Sean Clifford has been really good this season, but Penn State has no one behind him, and that’s the reason the Nittany Lions aren’t in contention for the College Football Playoff. James Franklin couldn’t get a QB ready after a bye week to beat Illinois at home and instead had to run an injured Clifford out there for 9 overtimes.
I find it a little ironic that the teams that added QBs in the transfer portal, like Michigan State and Michigan, haven’t needed them at all, and the teams that didn’t add QBs, like Nebraska, Wisconsin, Penn State and Iowa, probably wish they did. It’s especially crushing for Penn Sate and Wisconsin, who lost QBs to the portal who are now leading programs (Kentucky and Notre Dame) ranked higher than them.

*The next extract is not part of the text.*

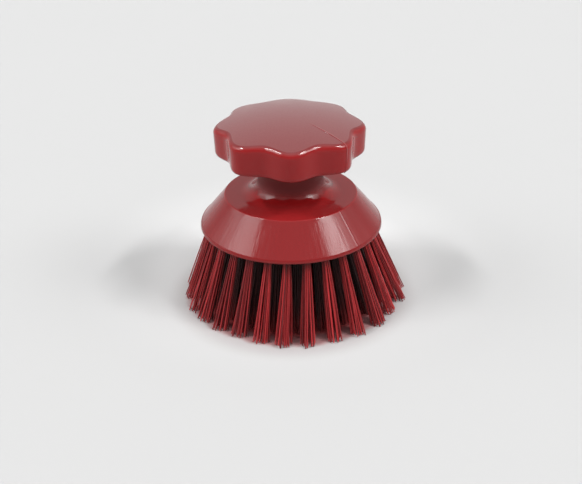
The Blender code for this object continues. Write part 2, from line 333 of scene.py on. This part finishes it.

That’s the kind of year it has been.
And you can’t just say, “Well, the defenses in the league are just so good.” Ohio State’s CJ Stroud rips that narrative apart with the way he shreds B1G defenses each week. Among Power 5 QBs, Stroud is the only B1G player in the top 20 of QB rating against Power 5 opponents.
With Stroud, Payton Thorne, Cade McNamara/JJ McCarthy and Taulia Tagovailoa, the league should see an uptick in QB play moving forward as those guys continue to get reps.
But that doesn’t take away from how disappointing this season has been from that standpoint. Fan bases are clamoring for better performances from the most important position in sports. It’s an area the conference needs to show improvement in next season.